The Times also ran a calendar of the coming week's women's clubs meetings in the city and suburbs.

Olin Downes' review of the recent Carnegie Hall performance of the Boston Symphony ran alongside other music news.

Cardinal Spellman compared the situation for the Catholic priests and laity of Eastern Europe to that of the persecuted Christians of the catacombs in his address from the altar of St. Patrick's Cathedral during ceremonies commemorating the unity of Eastern and Western Catholic churches. The service followed the Byzantine-Slavonic rites. It concluded a two-day conference on Eastern rites and liturgies held under the auspices of Fordham University in which Roman and Ukrainian prelates criticized the Soviet Union for its treatment of Catholics., While there were Eastern rite churches in the Middle East and elsewhere, the Eastern Rite churches in Eastern Europe largely developed in formerly Orthodox regions that had come under Catholic rule.
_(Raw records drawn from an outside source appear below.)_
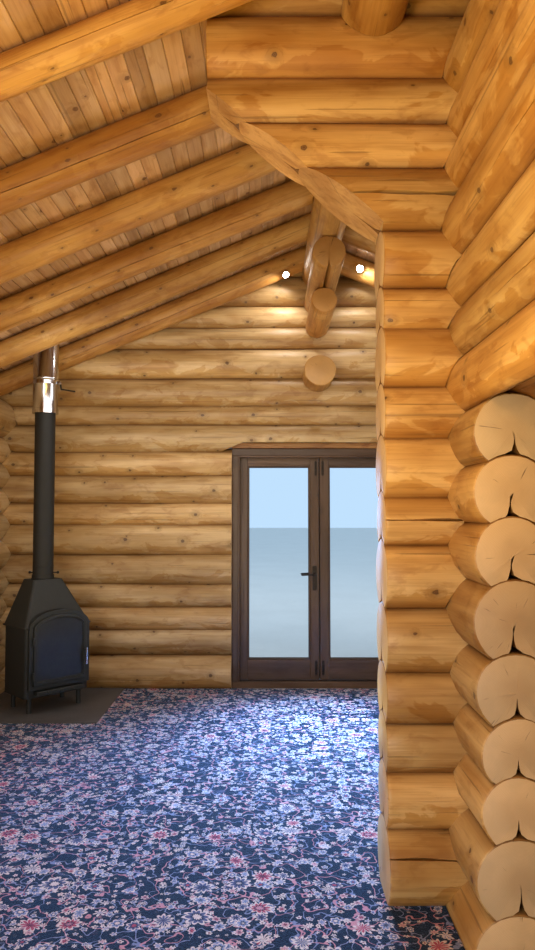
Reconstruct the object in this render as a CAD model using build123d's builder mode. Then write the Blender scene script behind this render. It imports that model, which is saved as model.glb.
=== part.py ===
from build123d import *
import os
from dataclasses import dataclass
from math import cos, hypot, radians, sin, sqrt, tan

os.makedirs("parts", exist_ok=True)

# Driving dimensions of the cabin, in millimetres
slab_thick = 150
carpet_thick = 10
carpet_gap = 2
floor_z = slab_thick + carpet_thick
half_width = 2860        # ridge line to the centre line of each eaves wall
half_length = 3750       # middle of the cabin to the centre line of each gable wall
cross_wall_y = 350
inner_wall_x = 440

# Round logs: rise of each course of the walls that run along X, from the slab up
log_rises = [295, 220, 195, 205, 255, 260, 190, 245, 210, 240, 170, 245, 265, 195, 190, 270, 260]
seat_half = 85           # half the width of the scribed seat between two logs
scribe_gap = 0.6
kerf_half = 20           # relief kerf sawn up from the top of the long groove
kerf_depth = 55
gable_tail = 360         # log end past the centre line of the wall that it crosses
eaves_tail = 400
inner_tail = 460
plate_level = 10         # the eaves course that carries the rafters
plate_radius = 185

# Ridge log and the two corbels under each of its ends
ridge_radius = 130
ridge_seat_half = 25
corbel_levels = (12, 14, 15)
corbel_reaches = (480, 960, 1420)    # from the gable wall's centre line into the room

# Pier end and haunch of the cross wall
pier_end_x = 40
haunch_low_z = floor_z + 2750
haunch_high_z = floor_z + 3310
haunch_x = -690
haunch_level = 12
haunch_spare = 1         # log left for the haunch's plumb cut

# Doorway in the inner wall, next to its tails at the cross wall
inner_door_width = 900
inner_door_level = 9
inner_pier_run = 460     # from the cross wall's centre line to the doorway

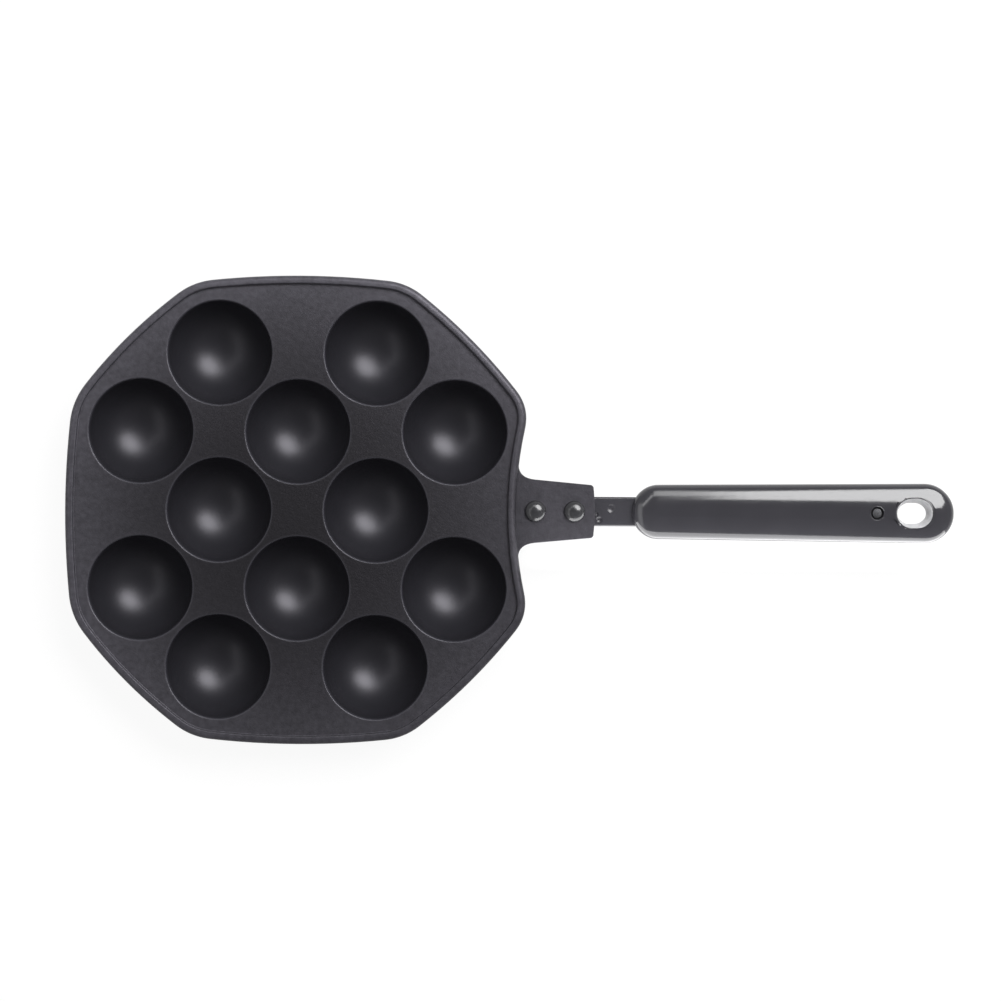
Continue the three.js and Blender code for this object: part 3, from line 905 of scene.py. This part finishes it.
def along_slope(piece, sizes):
    """Carries a piece from the flat to the strap's slope, turned about the bend's centre."""
    outer = sizes.bend_radius + sizes.thickness / 2
    pivot = Vector((pan_x + sizes.bend_at, 0, strap_z + sizes.thickness + sizes.bend_radius))
    piece.location = pivot + Vector((math.sin(sizes.slope), 0, -math.cos(sizes.slope))) * outer
    piece.rotation_euler = (0, -sizes.slope, 0)
    settle(piece)


class PAN_OT_grip(bpy.types.Operator):
    """Models the moulded grip with its hanging hole and strap socket"""

    bl_idname = "pan.grip"
    bl_label = "Grip"

    def execute(self, context):
        sizes = context.scene.pan_grip_sizes
        strap = context.scene.pan_strap_sizes
        grip = moulded_grip(sizes)
        join_by(grip, hole_cutter(sizes), "DIFFERENCE")
        round_hole(grip, sizes)
        end = pin_x(sizes) + sizes.tail + sizes.clearance
        side = strap_high[1] + sizes.clearance
        top_z = strap.thickness / 2 + sizes.clearance
        join_by(grip, block("socket", (-end, -side, -top_z), (end, side, top_z)), "DIFFERENCE")
        pin = [(pin_x(sizes), 0)]
        join_at(grip, spun("lip", lip_profile(sizes), PIN_SEGMENTS), pin, "UNION")
        join_at(grip, spun("bore", bore_profile(sizes), PIN_SEGMENTS), pin, "DIFFERENCE")
        wall = hole_wall(grip, sizes)
        along_slope(grip, strap)
        smooth(grip)
        seat(grip, "handle_grip", [grip_gloss(), hole_satin()])
        # The hanging hole's wall takes the pale grey of the painted reflection
        paint(grip, "hole_satin", lambda face: face.index in wall)
        return {"FINISHED"}


class PAN_OT_pin(bpy.types.Operator):
    """Models the pin that holds the grip on the strap"""

    bl_idname = "pan.pin"
    bl_label = "Grip pin"

    def execute(self, context):
        sizes = context.scene.pan_grip_sizes
        pin = spun("sunk_pin", pin_profile(sizes), PIN_SEGMENTS)
        pin.location.x = pin_x(sizes)
        settle(pin)
        along_slope(pin, context.scene.pan_strap_sizes)
        smooth(pin)
        seat(pin, "handle_pin", [pin_steel()])
        return {"FINISHED"}


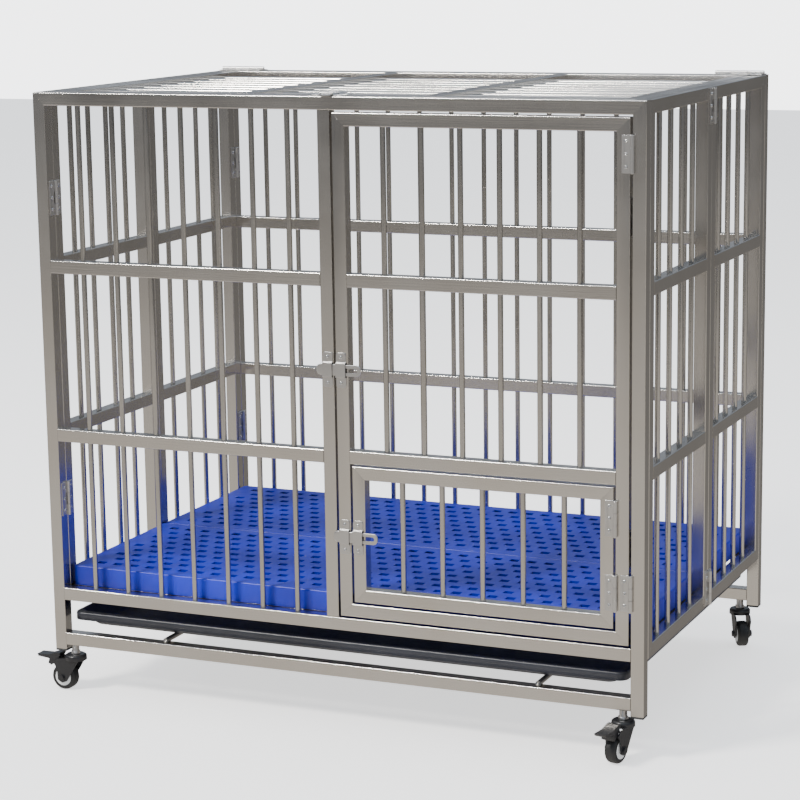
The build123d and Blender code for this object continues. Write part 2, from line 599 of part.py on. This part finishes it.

The churches were allowed to keep their liturgy and many of their practices but were required to accept the primacy of the Pope. During 19th century immigration, some of the Eastern rite immigrants from Poland and the Austro-Hungarian Empire reverted to the Orthodox church when the Irish Catholic hierarchy in some cities resisted their wish to establish separate Eastern Rite churches.

The main news section also included the society pages and obits.